Ab Mai 2015 sollen die Ergebnisse ausgewertet und erste Maßnahmen umgesetzt werden. Am Ende dieser zweiten Phase steht ein Textentwurf, der ab November in allen Bezirken diskutiert und danach überarbeitet wird. Beschlossen werden soll das neue Parteiprogramm im November 2016 – und zwar zunächst per Mitgliederentscheid und erst dann vom Parteitag.
Das sind bereits die ersten Vorboten einer Organisationsreform, die mit dem Programmprozess einhergeht. Dabei geht es vor allem um direkte Demokratie innerhalb der SPÖ, also um die Frage, wie man der Basis zu mehr Mitsprache verhelfen kann. Derzeit kann zum Beispiel eine Entscheidung am Parteitag erzwungen werden, wenn 15 Prozent der 240.000 Mitglieder ein Anliegen unterstützen. Diese Hürde könnte künftig gesenkt werden.

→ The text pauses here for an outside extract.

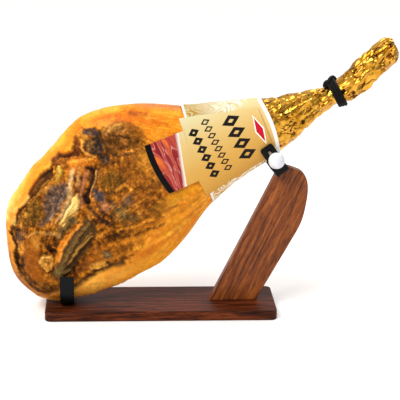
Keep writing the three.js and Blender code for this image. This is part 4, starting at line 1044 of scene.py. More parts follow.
def sleevePaper():
    # Printed, coated paper: a satin varnish over a cream ground
    material, tree, shader, place = newMaterial("varnishedSleevePaper")
    along = addNode(tree, "Attribute", attribute_name="along").outputs["Fac"]
    across = addNode(tree, "Attribute", attribute_name="across").outputs["Fac"]
    ground = addNode(tree, "MapRange", {"Value": across, "From Min": -60, "From Max": 75}).outputs["Result"]
    tone = addNode(tree, "ValToRGB", {"Fac": ground},
                   stops=[(0.0, "#D39C48"), (0.45, "#DCB670"), (0.85, "#D0BE88"), (1.0, "#BBAB7C")])

    # Wavy lines along both edges: gold near the meat on the upper one, near white elsewhere
    flow = addNode(tree, "TexNoise", {"Vector": place, "Scale": perMetre(sleeve["waves"]), "Detail": 1.5,
                                      "Distortion": 0.8}).outputs["Fac"]
    level = addNode(tree, "Math", {0: flow, 1: sleeve["waveLines"]}, operation="MULTIPLY").outputs[0]
    ripple = addNode(tree, "Math", {0: level, 1: 1.0}, operation="PINGPONG").outputs[0]
    lines = addNode(tree, "ValToRGB", {"Fac": ripple}, stops=[(0.45, 0), (0.62, 1)]).outputs["Color"]
    edges = addNode(tree, "ValToRGB", {"Fac": ground},
                    stops=[(0.0, 1), (0.12, 1), (0.24, 0), (0.84, 0), (0.9, 1)]).outputs["Color"]
    amount = addNode(tree, "Math", {0: lines, 1: edges}, operation="MULTIPLY").outputs[0]
    lower = addNode(tree, "Math", {0: ground, 1: 0.5}, operation="LESS_THAN").outputs[0]
    fade = addNode(tree, "Math", {0: along, 1: lower}, operation="MAXIMUM").outputs[0]
    ink = addNode(tree, "ValToRGB", {"Fac": fade}, stops=[(0.15, "#A97F28"), (0.55, "#F4ECD6")])
    printed = addNode(tree, "Mix", {0: amount, 6: tone.outputs["Color"], 7: ink.outputs["Color"]},
                      data_type="RGBA").outputs[2]
    border = addNode(tree, "ValToRGB", {"Fac": along},
                     stops=[(0.0, 1), (0.024, 1), (0.027, 0), (0.952, 0), (0.956, 1)]).outputs["Color"]
    base = addNode(tree, "Mix", {0: border, 6: printed, 7: colour("#F4F2EC")}, data_type="RGBA")
    bump = addNode(tree, "Bump", {"Height": flow, "Distance": 0.001, "Strength": 0.3})
    connect(tree, shader, {"Base Color": base.outputs[2], "Normal": bump.outputs["Normal"],
                           "Roughness": 0.45, "Specular IOR Level": 0.2})
    return material


def frontAt(s, n, outset):
    # The outset front of the wrapped leg at (s, n), as a y, from a table with a cell for every mm of n
    step, lowest, highest, margin = 2.0, -120, 180, 0.02
    turn = np.linspace(margin, math.pi - margin, 200)
    rows = np.arange(wrapped["from"], wrapped["to"] - 2 * step, step)
    table = []
    for place in rows:
        frontN, frontY = onWrapped(np.full(turn.shape, place), turn, outset)
        order = np.argsort(frontN)
        table.append(np.interp(np.arange(lowest, highest, 1.0), frontN[order], frontY[order]))
    column = np.clip(n - lowest, 0, highest - lowest - 1.001)
    return between(np.array(table), (s - rows[0]) / step, column)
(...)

Frauenquote: Instanz offen

Auch dem will Darabos allerdings nicht vorgreifen. Unmittelbar ist ohnehin eine andere Neuregelung dringlicher: eine, die sicherstellt, dass die 40-prozentige Frauenquote in der SPÖ eingehalten wird. Geplant ist ein Durchgriffsrecht auf die Kandidatenlisten in den Ländern und Bezirken. Offen ist aber noch, wer diese regulierende Instanz sein wird. Im Gespräch sind der Bundesparteirat, also der kleine Parteitag, der immer vor Wahlen zusammentritt, und der Parteivorstand. Der Vorschlag sei noch nicht fertig, sagt Darabos. Die Entscheidung dürfte am 4. November fallen – bei einer Sitzung des Parteivorstands.